In June 2017 Stableford directed and DP'd a 30-minute documentary episode for Turning Point TV series on BYUtv, a collaboration with Cosmic Pictures production company. The episode features Rev. Richard Joyner working to transform the poor rural town of Conetoe, North Carolina through his work with the non-profit Conetoe Family Life Center and its community garden and youth-empowerment programs. The episode will air in October 2017.

== Awards ==

- 2017: Telly Awards – Craft-Videography/Cinematography: Silver Award, for a Walls Outdoor Goods "Heavy Industry."
- 2017: Telly Awards – People's Telly: Bronze Award, for Cinch Western Wear "Out Here."
- 2017: Telly Awards — People's Telly: Bronze Award, for Cinch Western Wear "Practice."
- 2017: Graphis magazine – Photo Annual issue: Silver Award, for a shot of a quarry worker.
- 2017: Graphis magazine — Photo Annual issue: Silver Award, for a shot of Adidas Outdoor rock climber Ben Rueck.
- 2016: Communication Arts magazine – Photo Annual issue: Award of Excellence, for a shot of Bruce Turnbull and his horse Twister from "The Farmers" portrait series.
- 2016: Telly Awards – Sports/Sporting Goods: Silver Award, for Cinch Western Wear "Rodeo."
- 2016: Graphis magazine – Photo Annual issue: Gold Award, for "The Boxer."
- 2015: Telly Awards – Promotional Piece, Peoples' Telly: Bronze Award, for Cabela's "Disconnect Day."
- 2015: Telly Awards — Marketing Piece, Peoples' Telly: Bronze Award, for Cabela's "Disconnect Day."
- 2015: Telly Awards — TV Commercial, Peoples' Telly: Bronze Award, for Cabela's "Disconnect Day."
- 2014: Telly Awards – Sports/Sporting Goods: Bronze Award, for Cabela's "It's in Your Nature."
- 2014: Telly Awards — Retail Store/Specialty Store: Bronze Award, for Cabela's "It's in Your Nature."
- 2014: AME Awards – Sports and Leisure: Silver Medallion, for Cabela's brand anthem "It's In Your Nature."
- 2013: Ad Week magazine – Ad of the Day, for Cabela's brand anthem "It's In Your Nature."
- 2013: AI-AP – International Motion Arts Awards: "Top 39" film, for Shattered.
- 2013: The Art Directors Club Annual Awards – Cinematography: Silver Medal, for Shattered.
- 2012: Chamonix Film Festival — Jury Prize, for Shattered.
- 2012: The International Mountain Film Festival of Autrans — Jury Prize, for Shattered.
- 2012: Graphis magazine – Photo Annual issue: Merit Award, for "Fighter Pilot."

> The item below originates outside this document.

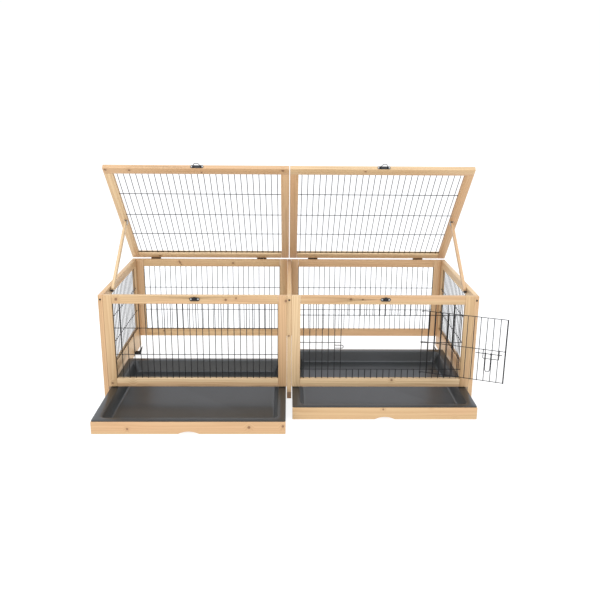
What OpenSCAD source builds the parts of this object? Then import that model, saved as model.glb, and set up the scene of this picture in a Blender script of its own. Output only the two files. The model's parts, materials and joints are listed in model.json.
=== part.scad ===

- 2012: Graphis magazine – Photo Annual issue: Merit Award, for "Nude in New Hampshire."
- 2011: Black & White magazine — 6th Annual Spider Awards: Photojournalism nominee, for a shot of Colorado's Air National Guard 120th Fighter Squadron returning home from Iraq
- 2011: International Photography Awards — Moving Images: First Place, for a shot of Colorado's Air National Guard 120th Fighter Squadron during a training flight.
- 2011: Digital Photo Pro magazine – Image of the Year 2010, for a shot of Colorado's Air National Guard 120th Fighter Squadron returning home from Iraq.
- 2010: Banff Mountain Film Festival – World Tour: Official Selection, for The Fall Line: A Warrior's Return.
- 2010: Taos Short Film Festival — Documentary: Honorable Mention, for The Fall Line: A Warrior's Return.
- 2010: 5Point Film Festival — Most Inspiring Story, for The Fall Line: A Warrior's Return.
- 2010: Official Best of Fest — Award-Winning Films to Inspire: Best Documentary, for The Fall Line: A Warrior's Return.
- 2010: Mammoth Mountain Film Festival — Best Documentary Short, for The Fall Line: A Warrior's Return.
- 2010: American Photo magazine – 2010 Images of the Year: Personal Project Runner-up, for a shot of Colorado's Air National Guard 120th Fighter Squadron during a training flight.
- 2010: American Photo magazine — 2010 Images of the Year: Photojournalist Runner-up, for a shot of Colorado's Air National Guard 120th Fighter Squadron returning home from Iraq.
- 2010: American Photography magazine – Photo Annual, issue 26: Selected Image, for a shot of Colorado's Air National Guard 120th Fighter Squadron during a training flight.
- 2010: American Photography magazine – Photo Annual, issue 26: Selected Image, for a shot of an orphan foraging in a Guatemalan landfill.
- 2009: American Photo magazine – 2009 Images of the Year: Grand Prize, for a shot of a Colorado wildfire firefighter.
- 2008: Black & White magazine – Single Image Contest: Merit Award, for "Little Squam Lake."
- 2008: International Photography Awards — Fine Art, Nudes: Third Place, for "Little Squam Lake."
- 2007: Communication Arts magazine – Photo Annual issue: Cover, Award of Excellence, for a shot of an ice climber exploring Iceland's Langjokull Glacier.